RALEIGH, N.C. (WTVD) -- A warning from the FBI about teenagers targeted in sextortion scams. The goal is for scammers to get money. Sextortion happens when scammers use fake identities online, and claim to have compromising pictures of the victim. Then they threaten to send the photos to their friends on social media if they don't pay. FBI officials say the bureau got more than 7,000 reports of online sextortion involving minors in 2022.
The FBI says scammers are creating what's known as "deep fakes" and using new technology to manipulate photos and videos that teens post on social media making the scammer appear to be the teen.

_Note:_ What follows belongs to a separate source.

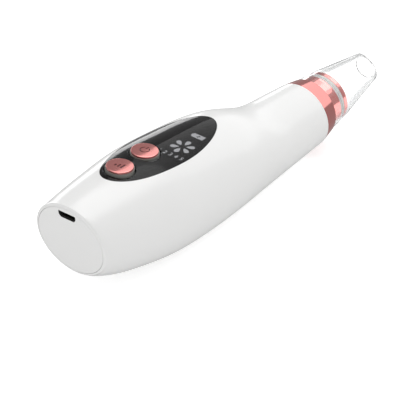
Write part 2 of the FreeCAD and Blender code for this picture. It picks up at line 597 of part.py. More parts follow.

A Fayetteville mom reached out to ABC11 after she says this happened to her teenage son. He got a random text from a scammer with a photo claiming to have compromising pictures of him. The scammer threatened to release it to his followers if he didn't send money.
John Wilson with Fortra, a cyber-security company says besides deep fakes, scammers will send threatening emails. Wilson says the emails state, "I have all your contacts. I have complete control of your computer and by the way, I've made a video of you doing naughty things."
The Troubleshooter takeaways to protect yourself and your teen include not interacting with the scammer. Don't give the scammer access to your payment apps, and never send any money no matter how bad the threat. Block the scammer on all social media platforms, and report any threats to law enforcement right away.